As we optimize the data center for cost and efficiency, we’re eliminating the redundant duplication (see what I did there?) within the architecture and replacing it with something more aligned with the business goals of maximizing the return on investment associated with all that hardware and software that makes the business go. We’re automating fail-over processes that no longer assume a secondary exists: instead, we automatically provision a new primary in the event of a failure from the much larger pool of resources that were once reserved. We’re modifying the notion of architectural reliability to mean we don’t need to fail-over, we’ll just fail-through instead.
It can’t. At least not yet. And while we’re getting quite good at leveraging intelligent health monitoring and collaborative infrastructure architectures, we still haven’t figured out how to predict a failure. Auto-scaling works because it does not account for failure. It assumes infinite resources and consistent availability. We can tell when an application is nearing capacity and adjust the resources accordingly before it becomes necessary. And it is exactly that “before” that is important in maintaining availability and thus providing a reliable application. But we can’t predict a failure, and thus we can’t know when to begin provisioning until it’s essentially too late. There are only two viable solutions: pre-provisioning, which defeats the purpose of such real-time automation and scalability services in the first place and reserved resources, which can have a deleterious affect on efficiency and costs – you’re purposefully creating a pool of idle resources again. Both tactics have the same effect: idle resources waiting to be needed which runs contrary to one of the desired intents of implementing a virtualized or cloud computing-based infrastructure in the first place.
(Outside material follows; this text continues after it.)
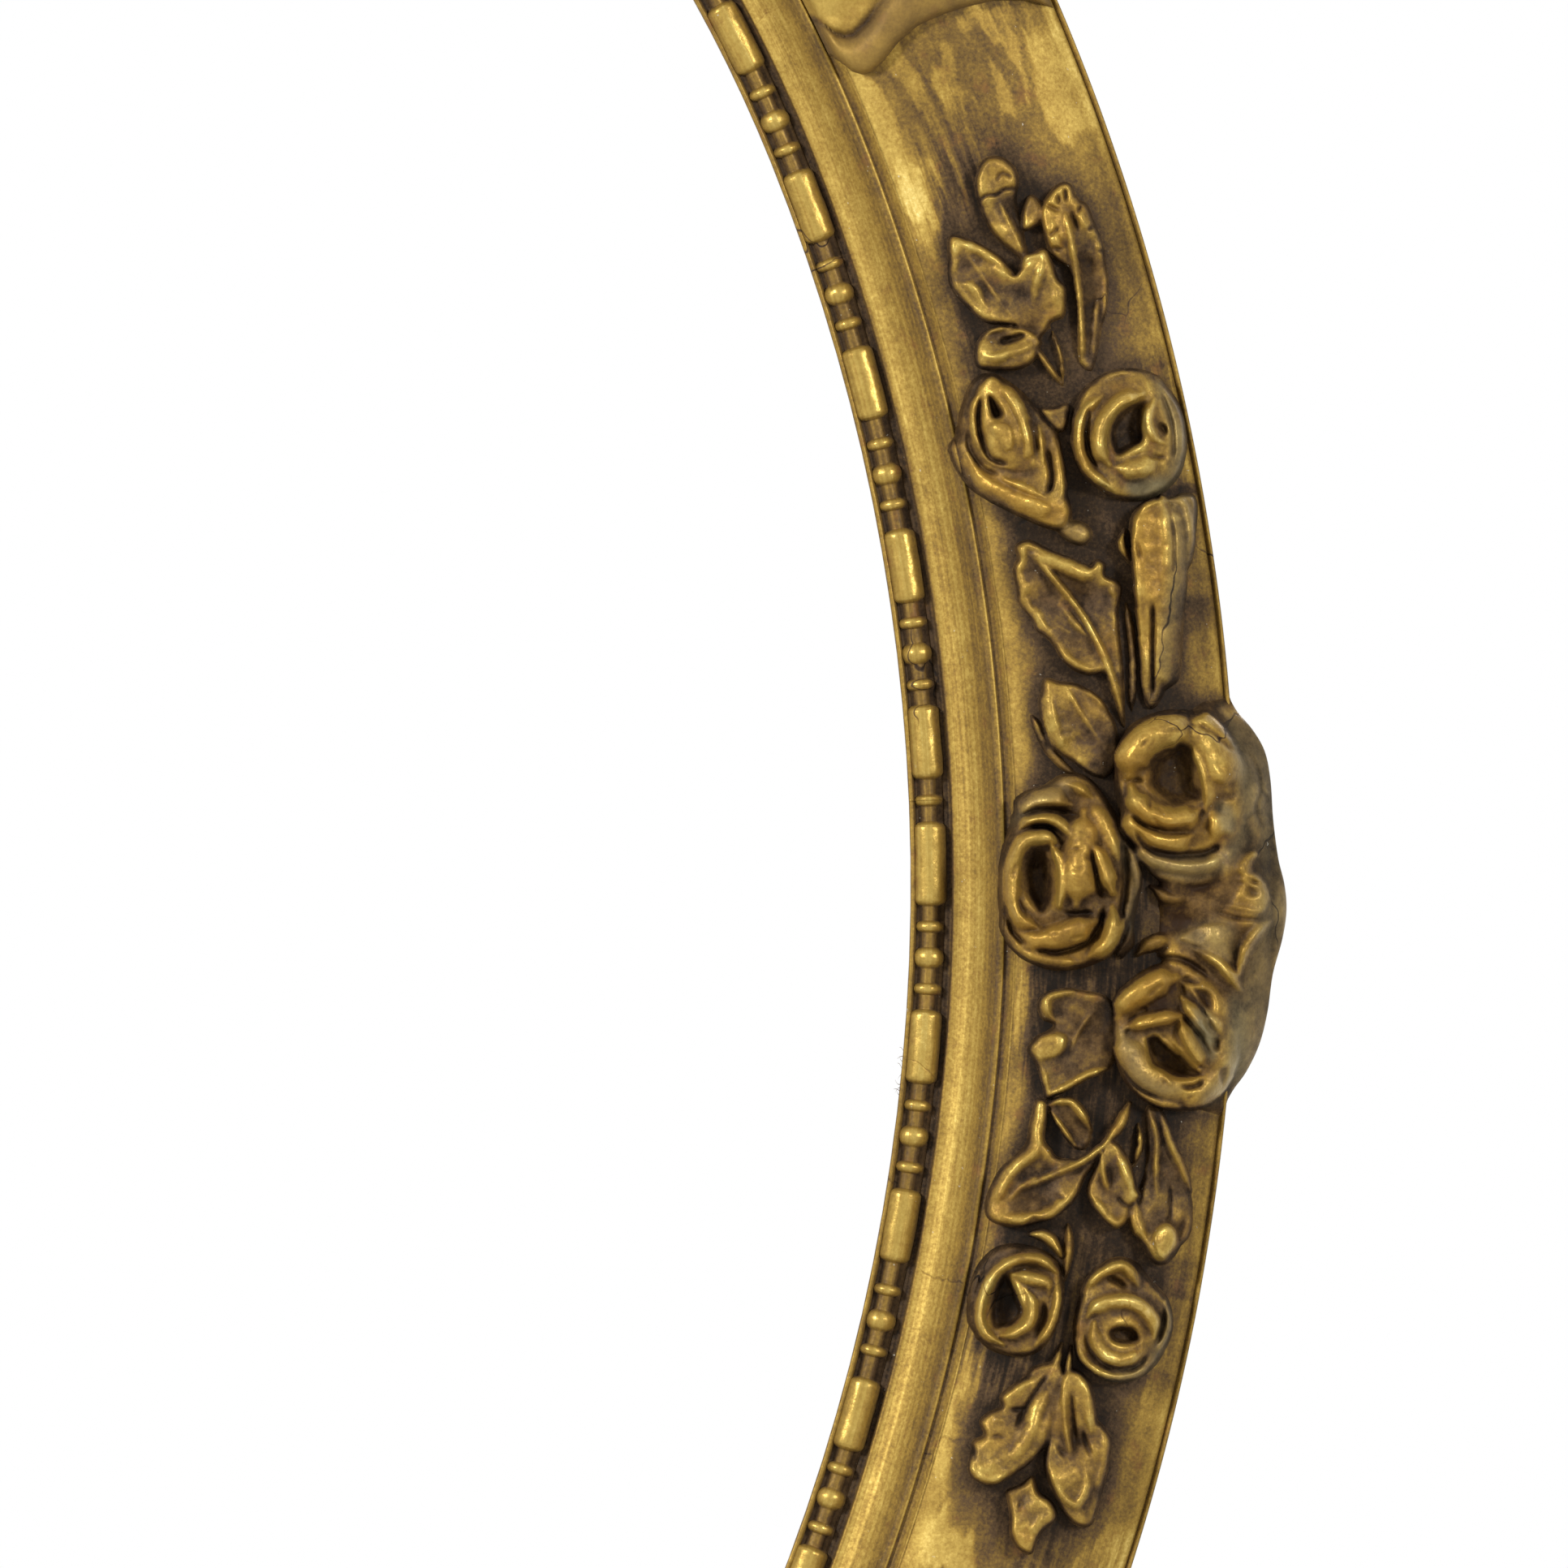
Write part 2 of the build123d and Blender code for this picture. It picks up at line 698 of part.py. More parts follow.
def garland(centre):
    """Every casting of one garland by its name, each cut to fit round those named before it."""
    groups = {"rose_cluster": [rose_cluster(centre)],
              "small_roses": small_roses(centre),
              "buds": [bud_at(centre), calyx_at(centre)],
              "upper_leaves": [leaves(centre, upper_leaf_shares)],
              "lower_leaves": [leaves(centre, lower_leaf_shares)],
              "top_sprig": [leaves(centre, top_sprig_shares)],
              "tail_sprig": [leaves(centre, tail_sprig_shares)]}
    laid = []
    for name, forms in groups.items():
        fitted = []
        for form in forms:
            box = form.bounding_box()
            in_the_way = [other for other, other_box in laid if boxes_meet(box, other_box)]
            fitted.append(form.cut(*in_the_way) if in_the_way else form)
        groups[name] = fitted
        laid += [(form, form.bounding_box()) for form in fitted]
    return groups


def clasp_section(thickness):
    """Cover of even thickness over the panel, reaching under its surface."""
    return loop(panel_line(fillet_end, lip_end, thickness), panel_line(lip_end, fillet_end, -gesso))


def clasp(centre):
    """Ribbon clasp across the moulding: arched ends with a rolled rim, and a knot in the middle."""
    middle = length_to(centre, panel_middle)
    ends = [angle_at(middle + side * clasp_half_length, panel_middle) for side in (-1, 1)]
    knot = [angle_at(middle + side * knot_half_length, panel_middle) for side in (-1, 1)]
    body = joined(band(clasp_section(clasp_thickness), *ends))
    raised = joined(band(clasp_section(clasp_rim), *ends))
    for side, angle in zip((-1, 1), ends):
        tall = 4 * crown_height
        inward = clasp_arch_rise - clasp_arch_radius
        place = seat(angle, panel_middle, 0.0) * Pos(0, -side * inward)
        body -= place * Cylinder(clasp_arch_radius, tall)
        raised -= place * Cylinder(clasp_arch_radius, tall)
        keep = place * Cylinder(clasp_arch_radius + clasp_rim_width, tall)
        body = body + (raised & keep)
    body = body + joined(band(clasp_section(knot_thickness), *knot))
    return body - joined(band(envelope_section(-overrun), *ends))


# Hangers and turn buttons

def strap(x, z):
    """Strap plate screwed to the back, with the knuckle that holds the ring."""
    rise = ring_set_back
    plate = Pos(x, back_y + strap_thickness / 2, z - strap_length / 2)
    plate *= Box(strap_width, strap_thickness, strap_length)
    along = Pos(x, back_y + rise, z) * Rot(Y=90)
    knuckle = along * Cylinder(knuckle_radius, strap_width)
    plate = plate + knuckle
    plate -= along * Cylinder(ring_wire_radius + knuckle_fit, strap_width + overrun)
    for drop in (strap_screw_drop, strap_screw_drop + strap_screw_pitch):
        behind = rear_plane(x, z - drop, strap_thickness + overrun)
        plate -= screw_hole(behind, 2 * overrun + strap_thickness)
    return plate


def ring(x, z):
    """D ring: a straight bar through the knuckle and a round bow below it."""
    place = Pos(x, back_y + ring_set_back, z)
    bar = Rot(Y=90) * Cylinder(ring_wire_radius, 2 * ring_half_width)
    wire = Circle(ring_wire_radius)
    start = Plane(origin=(ring_half_width, 0, 0), z_dir=(0, 0, 1)) * wire
    bow = revolve(start, axis=Axis((0, 0, 0), (0, 1, 0)), revolution_arc=180)
    corners = [Pos(side * ring_half_width, 0, 0) * Sphere(ring_wire_radius) for side in (-1, 1)]
    return place * joined([bar, bow] + corners)


def turn_button(angle):
    """Flat oblong button with round ends, its tip over the rebate."""
    pivot = seat(angle, button_pivot_offset, -button_thickness)
    tail = button_length - button_reach
    middle = (tail - button_reach) / 2
    plate = Pos(middle, 0) * SlotOverall(button_length, button_width)
    plate -= Circle(screw_radius + button_fit)
    solid = pivot * extrude(plate, button_thickness)
    return solid


os.makedirs("parts", exist_ok=True)
half_turn = Rot(Y=180)


def save(name, solids):
    """Writes one node."""
    whole = solids[0] if len(solids) == 1 else Compound(children=list(solids))
    export_step(whole, f"parts/{name}.step")


for index, name in enumerate(segment_names):
    save(f"carcass_{name}", [carcass_segment(index)])
save("joint_splines", [spline_at(angle) for angle in joint_angles])
save("gilt_cove", [joined(band(cove_section(), -side_arc_half_angle, 360 - side_arc_half_angle))])
save("gilt_panel", [joined(band(panel_section(), -side_arc_half_angle, 360 - side_arc_half_angle))])
save("gilt_outer_edge", [joined(band(edge_section(), -side_arc_half_angle, 360 - side_arc_half_angle))])

half_units = (strip_units + 1) // 2
strips = {"upper_right": strip(0, half_units), "upper_left": strip(half_units, strip_units + 1)}
strips["lower_left"] = half_turn * strips["upper_right"]
strips["lower_right"] = half_turn * strips["upper_left"]
for name, solid in strips.items():
    save(f"bead_strip_{name}", [solid])

for name, opposite, centre in (("right", "left", 0.0), ("top", "bottom", 90.0)):
    for piece, solids in garland(centre).items():
        save(f"{name}_{piece}", solids)
        save(f"{opposite}_{piece}", [half_turn * solid for solid in solids])

clasp_names = ["upper_right", "upper_left", "lower_left", "lower_right"]
clasps = [clasp(angle) for angle in shoulder_angles[:2]]
clasps += [half_turn * solid for solid in clasps]
for name, solid in zip(clasp_names, clasps):
    save(f"ribbon_clasp_{name}", [solid])

for name, (x, z) in zip(("right", "left"), hanger_places()):
    save(f"hanger_strap_{name}", [strap(x, z)])
    save(f"hanger_ring_{name}", [ring(x, z)])
save("hanger_screws", [screw for x, z in hanger_places() for screw in strap_screws(x, z)])
for name, angle in zip(clasp_names, shoulder_angles):
    save(f"turn_button_{name}", [turn_button(angle)])
save("turn_button_screws", [button_screw(angle) for angle in shoulder_angles])
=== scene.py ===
import math
import bpy
import numpy as np
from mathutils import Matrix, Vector


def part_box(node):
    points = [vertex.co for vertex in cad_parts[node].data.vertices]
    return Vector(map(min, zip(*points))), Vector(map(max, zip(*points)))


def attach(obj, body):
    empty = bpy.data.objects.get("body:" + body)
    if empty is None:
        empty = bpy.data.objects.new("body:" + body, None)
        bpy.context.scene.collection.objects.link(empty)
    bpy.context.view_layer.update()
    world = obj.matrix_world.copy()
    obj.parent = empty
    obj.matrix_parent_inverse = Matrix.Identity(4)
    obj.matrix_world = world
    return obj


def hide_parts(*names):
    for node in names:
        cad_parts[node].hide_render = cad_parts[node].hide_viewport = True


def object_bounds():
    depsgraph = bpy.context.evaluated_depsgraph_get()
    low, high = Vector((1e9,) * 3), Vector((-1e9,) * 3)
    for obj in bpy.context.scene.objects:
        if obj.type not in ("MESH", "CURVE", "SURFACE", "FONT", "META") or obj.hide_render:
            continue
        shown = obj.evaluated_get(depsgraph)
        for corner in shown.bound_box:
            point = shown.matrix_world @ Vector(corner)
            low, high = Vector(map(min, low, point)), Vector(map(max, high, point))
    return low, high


# Looks of a gilt oval frame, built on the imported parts. Sizes are in millimetres until place() or MM.
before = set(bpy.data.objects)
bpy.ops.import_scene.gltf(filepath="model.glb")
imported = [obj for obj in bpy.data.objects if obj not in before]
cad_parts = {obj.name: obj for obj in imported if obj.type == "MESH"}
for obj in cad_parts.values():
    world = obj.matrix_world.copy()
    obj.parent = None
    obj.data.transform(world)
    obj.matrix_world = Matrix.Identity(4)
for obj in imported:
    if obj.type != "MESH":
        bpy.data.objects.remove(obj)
cad_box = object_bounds()
MM = 0.001

# Sight edge: an oval of eight tangent arcs
sight_half_width = 196.7
sight_half_height = 251.8
shoulder_radius = 239.0
side_arc_half_angle = 22.0
end_arc_half_angle = 40.0

# Moulding: offsets outward from the sight edge and heights above the back
strip_width = 5.65
panel_start = 17.6
panel_end = 52.0
lip_end = 53.8
panel_middle = 34.8
strip_seat_height = 12.3
groove_floor = 12.8
cove_start_height = 14.6
fillet_height = 20.6
cavetto_height = 19.9
crown_at = 29.0
crown_height = 23.1
panel_radius = 39.5
quirk_floor = 14.1
lip_height = 15.2
gesso = 1.0
back_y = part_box("carcass_right")[1].y / MM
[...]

Thus, the definition of reliability as it pertains to our new, agile and cloud-based applications is directly related to the longest time required to either replace or provision any comprised component. Single points of failure, you see, are very bad for reliability. Especially when they are virtualized and it may the case that there are no resources available that can be used to “replace” the failed component. This is particularly important to note as we start to virtualize the infrastructure. It sounds like a good deal: virtual network appliances dramatically decrease the CapEx associated with such investments, but operationally you still have the same challenges to address. You still need a redundant system and they must reside on physically separate systems, in case the hardware upon which the virtual network appliance is deployed itself fails. That’s true as well for applications; redundancy must be system-wide which means two instances of the same application on the same physical device invites unreliability.
And when you realize that you’re going to need a physical system for every instance of a virtual network appliance, you might start wondering why it was that you virtualized them in the first place. Especially when you consider you exchanged nearly instantaneous serial-based fail-over for pretty fast network-based failure and a largely reduced capacity per instance. And of course any gains provided by purpose-built hardware acceleration that cannot easily (or cheaply) be duplicated in a virtualized environment. Oh, and let’s not forget the potential of creating a single point of failure where there was none by eliminating the fail-to-wire option of so many infrastructure components. Almost every proxy-based network component “fails to wire” in the event of a failure resulting in a loss of functionality but not the ability to pass data, which means availability of the application is not compromised in the event a failure, although security or other functionality might be.Yes, you gained architectural multi-tenancy and simplified provisioning, but the need for such an implementation is quickly being erased by the rush by vendors to provide true multi-tenancy for network-based infrastructure and many of the gains in provisioning can be achieved using the same infrastructure 2.0 capable methods (APIs, SDKs) that are used to integrate virtual form factors.
The ability to react quickly, for agile operations, depends heavily on underlying architectural decisions. And it is the ability to react nearly instantaneously to failures throughout the entire infrastructure that enables a reliable, consistent application. Consider carefully the pros and cons of virtualization in every aspect of a deployment as it relates specifically to reliability with an eye toward aligning architectural decisions with business and operational requirements. This includes the business making decisions regarding “mission critical” applications. Not every application is mission critical, and understanding which applications are truly vital will go a long way toward cutting costs in infrastructure and management. A mission-critical application reliability requirement of 100% will likely remove some components from the virtualization list and potentially impact decisions regarding resource allocation/reservation systems. Single points of failure must be eliminated in critical application delivery chains to ensure reliability. Failure will happen, eventually, and a reliable infrastructure takes that into account and ensures a timely response as a means to avoid downtime and its associated costs.